7. Being Devoid of Energy
As a hectic routine has already consumed all of a physician’s energy, they become completely dull physically and emotionally. Over time, your energy levels will go down and down until it is pretty much gone. It is not easy to get the smiles up and the happiness that you need when your energy is gone; people might see you as almost lifeless and dull when they’re around you.
8. Behavioral Changes
Many physicians who are going through physician burnout will find that it is difficult to keep the same behavior they have in the past. They might be worn out from the lack of sleep and the stress going on in their lives; often, this is enough to make them feel different and act out in a way that is more aggressive and irritated even at people who do not deserve it.
9. Withdrawal
Physicians may start withdrawing from everything except work. They will no longer find joy in other activities they used to love. Feelings of hopelessness and confusion can lead to further errors and consequently causes back pain, high blood pressure, and changes in body weight.

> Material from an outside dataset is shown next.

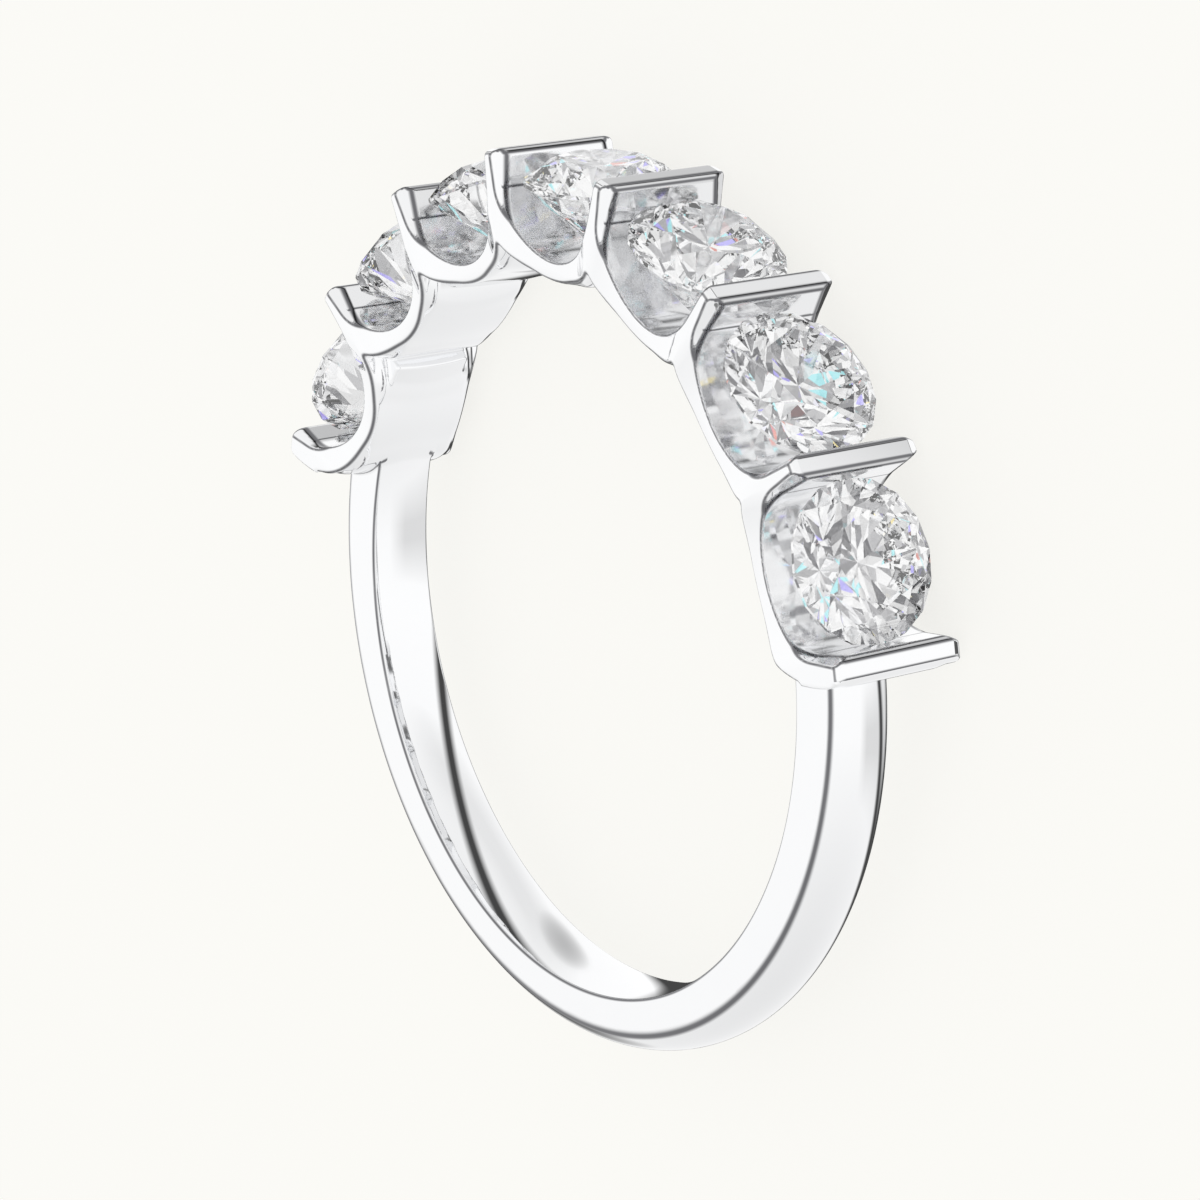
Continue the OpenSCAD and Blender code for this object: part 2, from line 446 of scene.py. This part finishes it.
def sampled():
    """The field on a grid: a quarter of the band, mirrored to both sides and both heights."""
    head_end = round(HEAD_END / HEAD_STEP) * HEAD_STEP
    half = stretch((0, head_end, HEAD_STEP), (head_end, math.pi, SHANK_STEP))
    rs = stretch(*GRID_R)
    zs = stretch(*GRID_Z)
    th, r, z = np.meshgrid(half, rs, zs, indexing="ij")
    quarter = field(th, r, z)
    values = np.concatenate([quarter[:, :, :0:-1], quarter], axis=2)
    values = np.concatenate([values[:0:-1], values[:-1]], axis=0)
    ths = np.concatenate([-half[:0:-1], half[:-1]])
    return ths, rs, np.concatenate([-zs[:0:-1], zs]), values


def crossed_cells(ring, inside):
    """Cells of the grid that the surface passes through, and the mean point of its crossings in each."""
    count = np.zeros(tuple(s - 1 for s in ring.shape), int)
    for a in (0, 1):
        for b in (0, 1):
            for c in (0, 1):
                count += inside[a:a + count.shape[0], b:b + count.shape[1], c:c + count.shape[2]]
    cells = (count > 0) & (count < 8)
    base = np.argwhere(cells)
    total = np.zeros((len(base), 3))
    hits = np.zeros(len(base))
    for axis in range(3):
        others = [i for i in range(3) if i != axis]
        for s in (0, 1):
            for t in (0, 1):
                start = base.copy()
                start[:, others[0]] += s
                start[:, others[1]] += t
                end = start.copy()
                end[:, axis] += 1
                fa, fb = ring[tuple(start.T)], ring[tuple(end.T)]
                crossed = (fa < 0) != (fb < 0)
                point = start.astype(float)
                point[:, axis] += np.where(crossed, fa / np.where(crossed, fa - fb, 1), 0)
                total[crossed] += point[crossed]
                hits += crossed
    return cells, total / hits[:, None]


def quads_across(axis, inside, cells):
    """One quad of four cells round each grid edge along an axis that the surface crosses."""
    n = cells.shape[0]
    index = -np.ones(cells.shape, int)
    index[cells] = np.arange(cells.sum())
    take = [slice(None) if axis == 0 else slice(0, n), slice(None), slice(None)]
    take[axis] = slice(0, -1)
    start = inside[tuple(take)]
    take[axis] = slice(1, None)
    crossing = np.argwhere(start != inside[tuple(take)])
    flip = start[tuple(crossing.T)] if axis == 1 else ~start[tuple(crossing.T)]
    first, second = [i for i in range(3) if i != axis]
    around = []
    ok = np.ones(len(crossing), bool)
    for s, t in ((0, 0), (1, 0), (1, 1), (0, 1)):
        cell = crossing.copy()
        cell[:, first] -= s
        cell[:, second] -= t
        cell[:, 0] %= n
        bad = (cell < 0).any(1) | (cell[:, 1] >= cells.shape[1]) | (cell[:, 2] >= cells.shape[2])
        ok &= ~bad
        cell[bad] = 0
        around.append(index[tuple(cell.T)])
    quads = np.stack(around, -1)[ok]
    flip = flip[ok]
    quads[flip] = quads[flip][:, ::-1]
    return quads


def surface_net(ths, rs, zs, values):
    """Closed mesh of quads where the values pass through zero. The first axis goes round."""
    ring = np.concatenate([values, values[:1]], axis=0)
    ths = np.append(ths, ths[0] + 2 * math.pi)
    inside = ring < 0
    cells, at = crossed_cells(ring, inside)
    th, r, z = [np.interp(at[:, i], np.arange(len(g)), g) for i, g in enumerate((ths, rs, zs))]
    quads = np.concatenate([quads_across(axis, inside, cells) for axis in range(3)])
    return np.stack([r * np.sin(th), r * np.cos(th), z], -1), quads


def settled(verts, rounds):
    """Moves points onto the surface of the field."""
    for _ in range(rounds):
        slope = gradient(verts)
        steep = np.maximum((slope * slope).sum(1), LEAST_SQUARE)
        move = -(field(*polar(verts)) / steep)[:, None] * slope
        length = np.maximum(np.linalg.norm(move, axis=1), TINY)
        verts = verts + move * np.minimum(1, LONGEST_MOVE / length)[:, None]
    return verts


def points_of(mesh):
    co = np.empty(len(mesh.vertices) * 3, np.float32)
    mesh.vertices.foreach_get("co", co)
    return co.reshape(-1, 3).astype(float)


def make_band():
    verts, quads = surface_net(*sampled())
    mesh = bpy.data.meshes.new("cast_band")
    mesh.from_pydata((settled(verts, FIRST_ROUNDS) * MM).tolist(), [], quads.tolist())
    mesh.validate()
    piece = bpy.data.objects.new("cast_band", mesh)
    SCENE.collection.objects.link(piece)
    less = piece.modifiers.new("less", "DECIMATE")
    less.ratio = min(1, TRIANGLES / (2 * len(mesh.polygons)))
    bpy.context.view_layer.objects.active = piece
    bpy.ops.object.modifier_apply(modifier="less")
    mesh = piece.data
    verts = settled(points_of(mesh) / MM, LAST_ROUNDS)
    mesh.vertices.foreach_set("co", (verts * MM).astype(np.float32).ravel())
    normals = gradient(verts)
    normals /= np.maximum(np.linalg.norm(normals, axis=1), TINY)[:, None]
    mesh.polygons.foreach_set("use_smooth", [True] * len(mesh.polygons))
    mesh.update()
    mesh.normals_split_custom_set_from_vertices(normals.tolist())
    # The edge attribute sets where dark shade lines are painted along the edges; hollow only adds roughness
    for name, values in (("edge", from_edges(verts)), ("hollow", in_trough(verts))):
        layer = mesh.attributes.new(name, "FLOAT", "POINT")
        layer.data.foreach_set("value", values.astype(np.float32))
    return piece


# Nodes
class Nodes:
    """Adds nodes to a tree and joins them."""

    def __init__(self, tree):
        self.tree = tree

    def add(self, kind, sockets=None, **settings):
        """Makes a node. A socket's value is an output to link or a plain value."""
        node = self.tree.nodes.new(kind)
        for name, value in settings.items():
            setattr(node, name, value)
        for name, value in (sockets or {}).items():
            self.put(node, name, value)
        return node

    def put(self, node, name, value):
        if isinstance(value, bpy.types.NodeSocket):
            self.tree.links.new(value, node.inputs[name])
        else:
            node.inputs[name].default_value = value

    def mixed(self, share, a, b):
        sockets = {"Factor": share, "A": a, "B": b}
        return self.add("ShaderNodeMix", sockets, data_type="RGBA").outputs["Result"]

    def maths(self, operation, *values):
        return self.add("ShaderNodeMath", dict(enumerate(values)), operation=operation).outputs["Value"]

    def colors(self, source, stops, interpolation="LINEAR"):
        """Color ramp, given as pairs of place and color."""
        node = self.add("ShaderNodeValToRGB", {"Fac": source})
        node.color_ramp.interpolation = interpolation
        elements = node.color_ramp.elements
        while len(elements) < len(stops):
            elements.new(0.5)
        for element, (at, color) in zip(elements, stops):
            element.position = at
            element.color = (*color, 1)
        return node.outputs["Color"]

    def greys(self, source, stops):
        """Grey ramp over a value from -1 to 1, given as pairs of value and brightness."""
        half = self.maths("MULTIPLY_ADD", source, 0.5, 0.5)
        return self.colors(half, [((at + 1) / 2, (grey, grey, grey)) for at, grey in stops])


def new_material(name):
    material = bpy.data.materials.new(name)
    material.use_nodes = True
    return material, Nodes(material.node_tree), material.node_tree.nodes["Principled BSDF"]


def white_gold():
    material, net, shader = new_material("white_gold")
    place = net.add("ShaderNodeTexCoord").outputs["Object"]
    grain = net.add("ShaderNodeTexNoise", {"Vector": place, "Scale": GRAIN_SCALE, "Detail": GRAIN_DETAIL})
    grain = grain.outputs["Fac"]
    polish = {"Value": grain, "To Min": ROUGH_LEAST, "To Max": ROUGH_MOST}
    polish = net.add("ShaderNodeMapRange", polish).outputs["Result"]
    hollow = net.add("ShaderNodeAttribute", attribute_name="hollow").outputs["Fac"]
    # Painted shade: dark lines painted along the edges, standing in for the dark reflections that their
    # roundings catch
    edge = net.add("ShaderNodeAttribute", attribute_name="edge").outputs["Fac"]
    painted_shade = {"Value": edge, "From Min": PAINTED_SHADE_CORE, "From Max": PAINTED_SHADE_END, "To Min": PAINTED_SHADE_DEPTH, "To Max": 0.0}
    painted_shade = net.add("ShaderNodeMapRange", painted_shade, interpolation_type="SMOOTHSTEP").outputs["Result"]
    tone = net.mixed(grain, GOLD_DARK, GOLD_LIGHT)
    net.put(shader, "Metallic", 1.0)
    net.put(shader, "Roughness", net.maths("MULTIPLY_ADD", hollow, HOLLOW_ROUGH, polish))
    net.put(shader, "Base Color", net.mixed(painted_shade, tone, PAINTED_SHADE_COLOR))
    return material


def brilliant():
    material, net, shader = new_material("brilliant")
    net.put(shader, "Base Color", STONE_COLOR)
    net.put(shader, "Transmission Weight", 1.0)
    net.put(shader, "IOR", STONE_IOR)
    net.put(shader, "Roughness", 0.0)
    return material


def floor_material():
    material, net, shader = new_material("floor")
    net.put(shader, "Base Color", FLOOR_COLOR)
    net.put(shader, "Roughness", 1.0)
    net.put(shader, "Specular IOR Level", 0.0)
    net.put(shader, "Emission Color", FLOOR_GLOW)
    net.put(shader, "Emission Strength", 1.0)
    return material


# Camera, floor and studio
def lying(p):
    """Turns the upright ring's frame, in which the camera was fitted, to the lying one."""
    return Vector((p.x, p.z, -p.y))


def make_camera():
    a, e = AZIMUTH, ELEVATION
    ahead = Vector((-math.sin(a) * math.cos(e), math.cos(a) * math.cos(e), -math.sin(e)))
    level = Vector((math.cos(a), math.sin(a), 0))
    upright = level.cross(ahead)
    right = math.cos(ROLL) * level + math.sin(ROLL) * upright
    up = math.cos(ROLL) * upright - math.sin(ROLL) * level
    place = TARGET_RIGHT * right + TARGET_UP * up - DISTANCE * ahead
    data = bpy.data.cameras.new("camera")
    data.lens = LENS
    data.sensor_width = SENSOR
    data.clip_start = CLIP_START
    data.clip_end = CLIP_END
    camera = bpy.data.objects.new("camera", data)
    SCENE.collection.objects.link(camera)
    turn = Matrix((lying(right), lying(up), -lying(ahead))).transposed()
    camera.matrix_world = Matrix.Translation(lying(place) * MM) @ turn.to_4x4()
    SCENE.camera = camera


def make_floor():
    """Plain floor that the metal and the stones don't mirror, so that they stand out from it."""
    z = cad_box[0][2] - FLOOR_GAP
    h = FLOOR_HALF
    mesh = bpy.data.meshes.new("floor")
    mesh.from_pydata([(-h, -h, z), (h, -h, z), (h, h, z), (-h, h, z)], [], [(0, 1, 2, 3)])
    mesh.materials.append(floor_material())
    floor = bpy.data.objects.new("floor", mesh)
    SCENE.collection.objects.link(floor)
    floor.visible_glossy = False
    floor.visible_transmission = False


def studio_light(net, place):
    """Soft light with a few dark shades, which the metal mirrors."""
    height = net.add("ShaderNodeSeparateXYZ", {"Vector": place}).outputs["Y"]
    light = net.greys(height, SKY)
    for grey, windows in SHADES:
        masks = []
        for direction, stops in windows:
            sockets = {0: place, 1: Vector(direction).normalized()}
            along = net.add("ShaderNodeVectorMath", sockets, operation="DOT_PRODUCT")
            masks.append(net.greys(along.outputs["Value"], stops))
        mask = masks[0]
        for other in masks[1:]:
            mask = net.maths("MULTIPLY", mask, other)
        light = net.mixed(mask, light, (grey, grey, grey, 1))
    return net.add("ShaderNodeBackground", {"Color": light, "Strength": SKY_STRENGTH})


def stone_light(net, place):
    """Cells of light and dark with a few colored ones, which show through the stones."""
    cells = net.add("ShaderNodeTexVoronoi", {"Vector": place, "Scale": CELLS}).outputs["Color"]
    pick = net.add("ShaderNodeSeparateColor", {"Color": cells}).outputs["Red"]
    light = net.colors(pick, SPARKLE, "CONSTANT")
    return net.add("ShaderNodeBackground", {"Color": light, "Strength": CELLS_STRENGTH})


def make_world():
    world = bpy.data.worlds.new("studio")
    SCENE.world = world
    world.use_nodes = True
    world.node_tree.nodes.clear()
    net = Nodes(world.node_tree)
    place = net.add("ShaderNodeTexCoord").outputs["Generated"]
    path = net.add("ShaderNodeLightPath").outputs
    studio = studio_light(net, place).outputs[0]
    inside = stone_light(net, place).outputs[0]
    plain = net.add("ShaderNodeBackground", {"Color": BACKDROP}).outputs[0]
    shiny = net.add("ShaderNodeMixShader", {0: path["Is Transmission Ray"], 1: studio, 2: inside})
    plainly = net.maths("MAXIMUM", path["Is Camera Ray"], path["Is Diffuse Ray"])
    mix = net.add("ShaderNodeMixShader", {0: plainly, 1: shiny.outputs[0], 2: plain})
    net.add("ShaderNodeOutputWorld", {"Surface": mix.outputs[0]})


make_camera()
make_world()
make_floor()

band = make_band()
band.data.materials.append(white_gold())
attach(band, "root")
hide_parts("band")

stone_material = brilliant()
for name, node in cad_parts.items():
    if name.startswith("stone"):
        node.data.materials.clear()
        node.data.materials.append(stone_material)

SCENE.cycles.max_bounces = BOUNCES
SCENE.cycles.glossy_bounces = GLOSSY_BOUNCES
SCENE.cycles.transmission_bounces = BOUNCES
SCENE.view_settings.view_transform = "Standard"
SCENE.view_settings.look = "None"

The physician going through this burnout will only care about work and let other social interactions be put to one side if you start to back out of the other relationships, which you used to enjoy because you are worried about getting work done all of the time or feel like work comes before anything and everything else, it might be time to get some help before burnout comes.
10. Inner Emptiness
By now, physicians will have been going through many changes in their work and social lives. This can leave one of these social encounters feeling empty inside. To fill this void, some may turn to food, sex, drugs, or alcohol to compensate for that empty feeling. More often than not, the individual will partake in these activities to excess.
11. Depression
Such prolonged stress leads to depression, in which the physician feels hopeless and exhausted. Indifferent to what is going on around them and having no interest in what the future holds, life begins to lose the meaning it once had for them. Suicidal thoughts also arise in their minds.
12. Burnout Syndrome
After going through the other phases, whether the physician experiences all of them or not, burnout is inevitable. Once a physician becomes burned out, it causes a relatively specific physical, mental, and emotional collapse. It leads to an increased risk of gastric and cardiovascular problems as well as possible suicidal behavior.
Physicians who suffer from this stage will get into some real trouble. They are so burned out and need so much help to get out of the cycle that they often will not recognize there is even a problem (denial), or they do not know where to turn to get the help that they need.